--- start ---

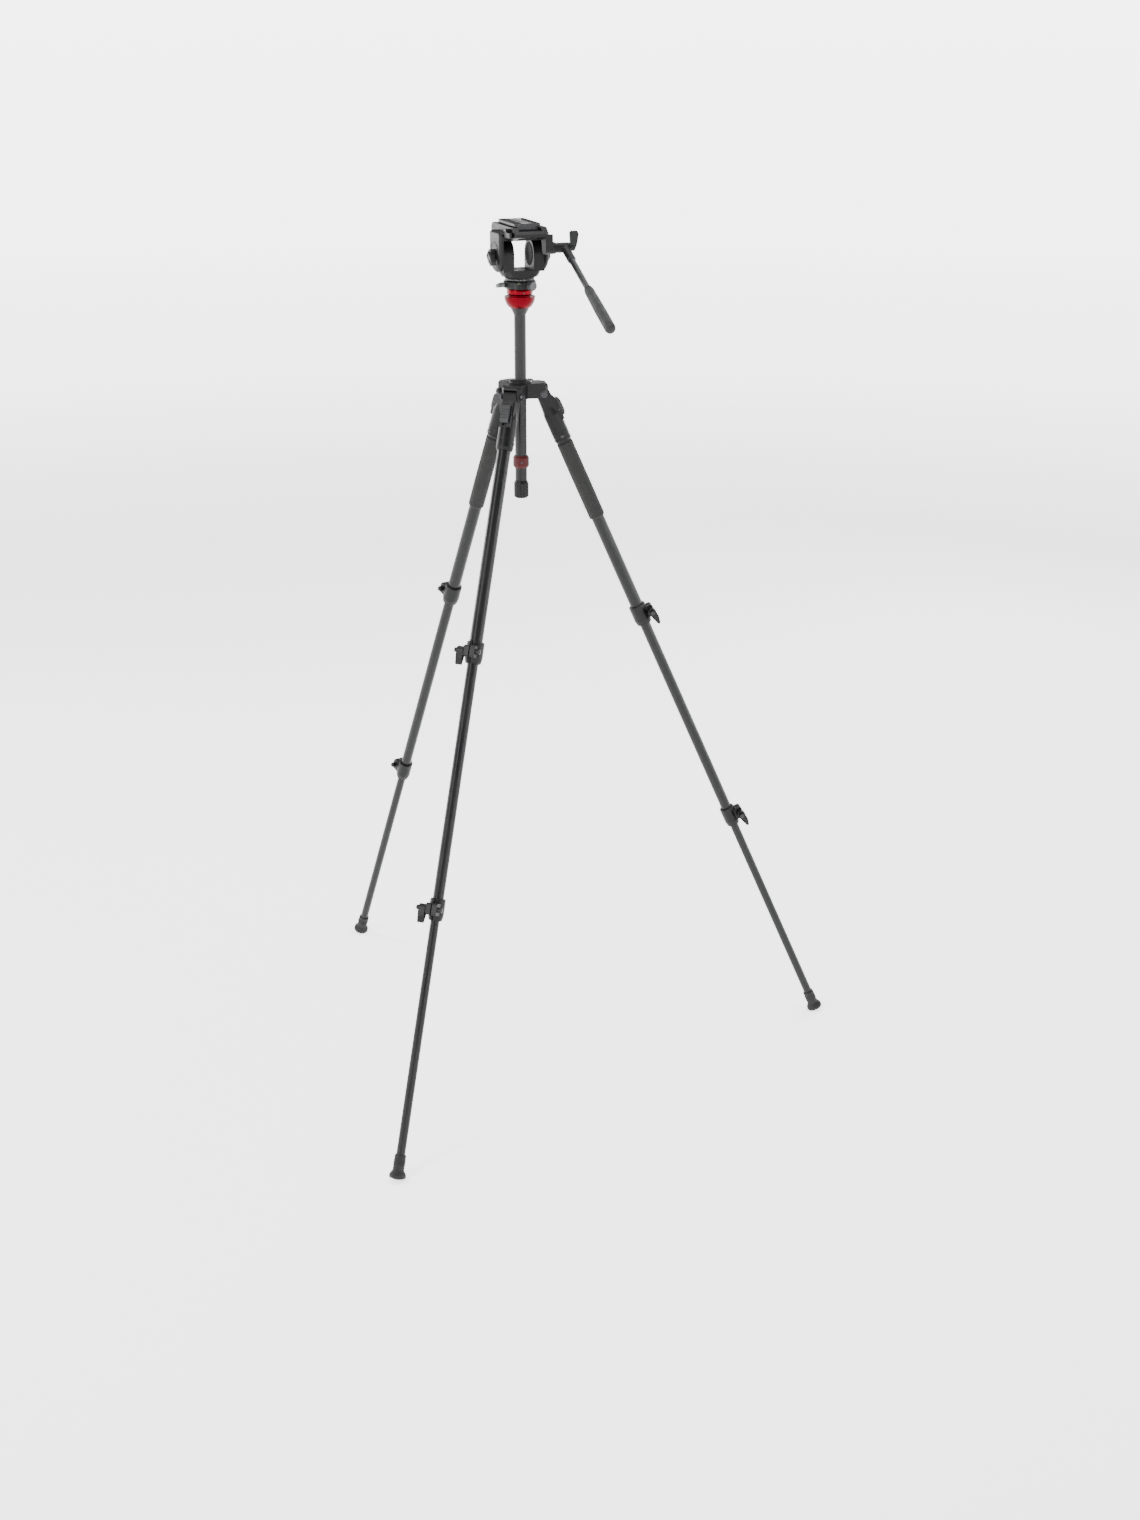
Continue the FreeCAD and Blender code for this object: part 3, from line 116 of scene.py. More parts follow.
# ---------------------------------------------------------------- finishes


class Finish:
    """Node tree of one material, with helpers that add a node and join it up."""

    def __init__(self, name):
        self.material = bpy.data.materials.new(name)
        self.material.use_nodes = True
        self.tree = self.material.node_tree
        self.shader = self.tree.nodes["Principled BSDF"]
        self.place = self.add("ShaderNodeTexCoord").outputs["Object"]

    def add(self, kind, settings=None, **inputs):
        node = self.tree.nodes.new(kind)
        for key, value in (settings or {}).items():
            setattr(node, key, value)
        for key, value in inputs.items():
            self.feed(node.inputs[key.replace("_", " ")], value)
        return node

    def feed(self, socket, value):
        if isinstance(value, bpy.types.NodeSocket):
            self.tree.links.new(value, socket)
        else:
            socket.default_value = value

    def set(self, key, value):
        self.feed(self.shader.inputs[key], value)

    def turned_place(self, turn, stretch):
        """Coordinates turned into a piece's own frame and stretched along its axes."""
        turned = self.add("ShaderNodeMapping", Vector=self.place, Rotation=turn)
        return self.add("ShaderNodeMapping", Vector=turned.outputs[0], Scale=stretch).outputs[0]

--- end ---

• [Given instruction] Extract all the material, leaving every line as it is.

• [Solution]
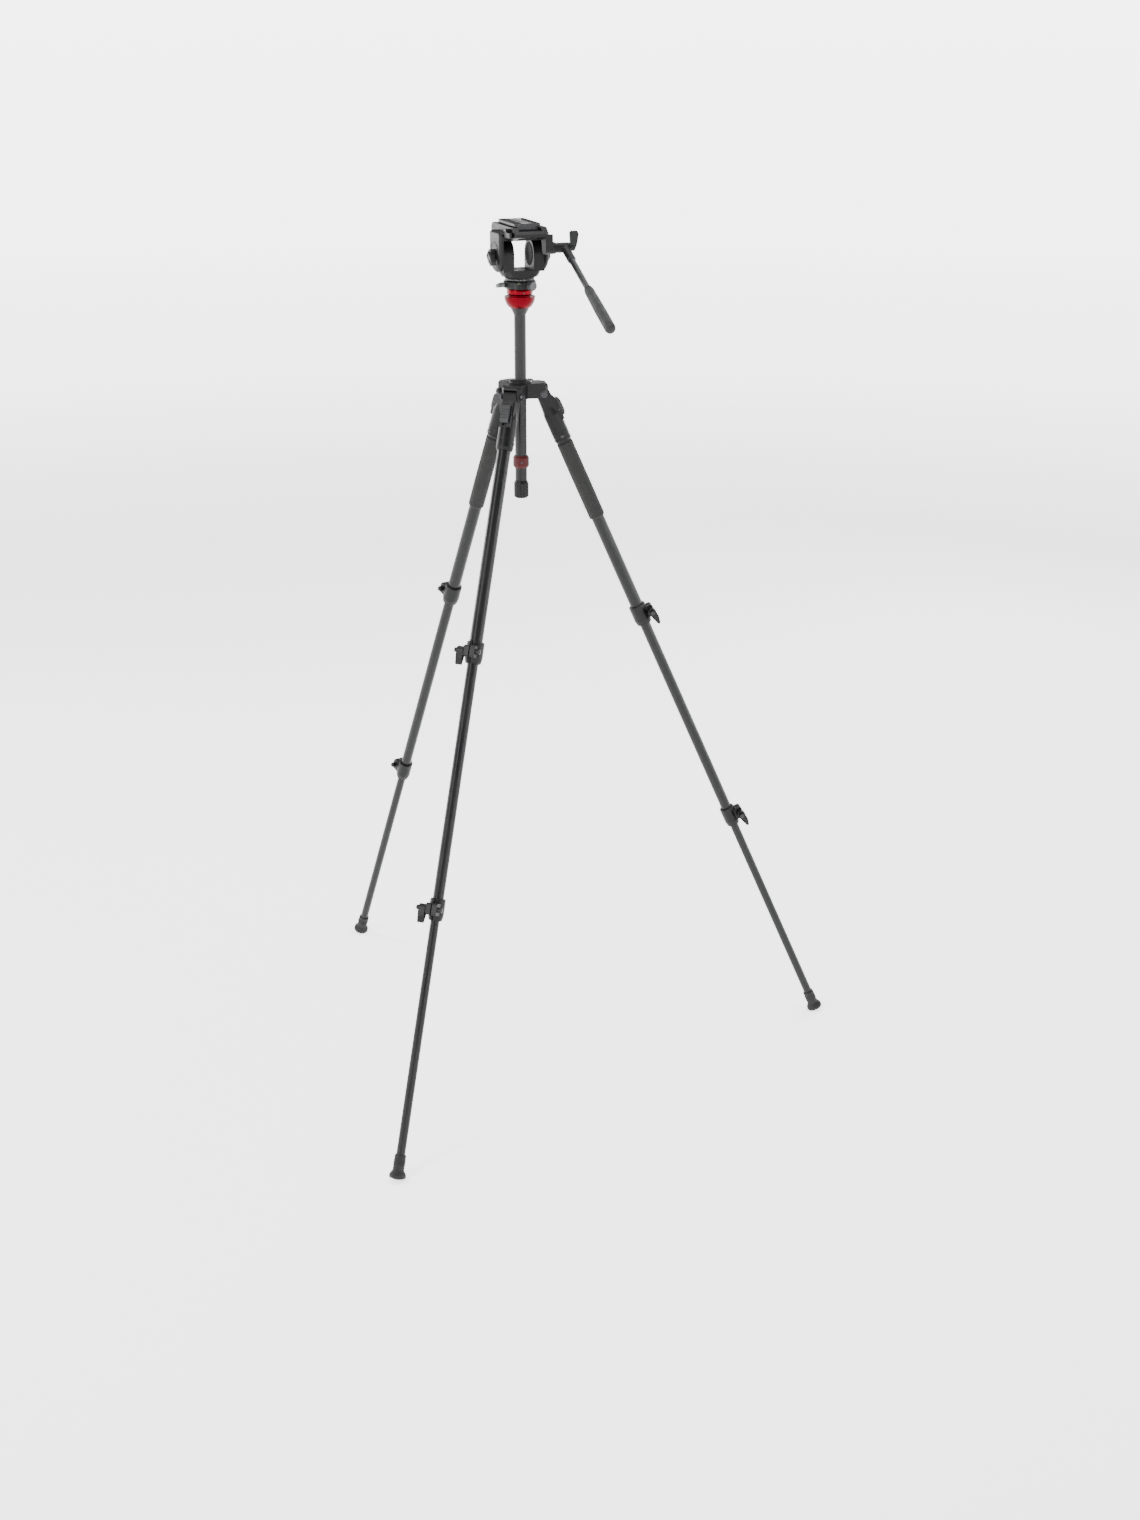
Continue the FreeCAD and Blender code for this object: part 3, from line 116 of scene.py. More parts follow.
# ---------------------------------------------------------------- finishes


class Finish:
    """Node tree of one material, with helpers that add a node and join it up."""

    def __init__(self, name):
        self.material = bpy.data.materials.new(name)
        self.material.use_nodes = True
        self.tree = self.material.node_tree
        self.shader = self.tree.nodes["Principled BSDF"]
        self.place = self.add("ShaderNodeTexCoord").outputs["Object"]

    def add(self, kind, settings=None, **inputs):
        node = self.tree.nodes.new(kind)
        for key, value in (settings or {}).items():
            setattr(node, key, value)
        for key, value in inputs.items():
            self.feed(node.inputs[key.replace("_", " ")], value)
        return node

    def feed(self, socket, value):
        if isinstance(value, bpy.types.NodeSocket):
            self.tree.links.new(value, socket)
        else:
            socket.default_value = value

    def set(self, key, value):
        self.feed(self.shader.inputs[key], value)

    def turned_place(self, turn, stretch):
        """Coordinates turned into a piece's own frame and stretched along its axes."""
        turned = self.add("ShaderNodeMapping", Vector=self.place, Rotation=turn)
        return self.add("ShaderNodeMapping", Vector=turned.outputs[0], Scale=stretch).outputs[0]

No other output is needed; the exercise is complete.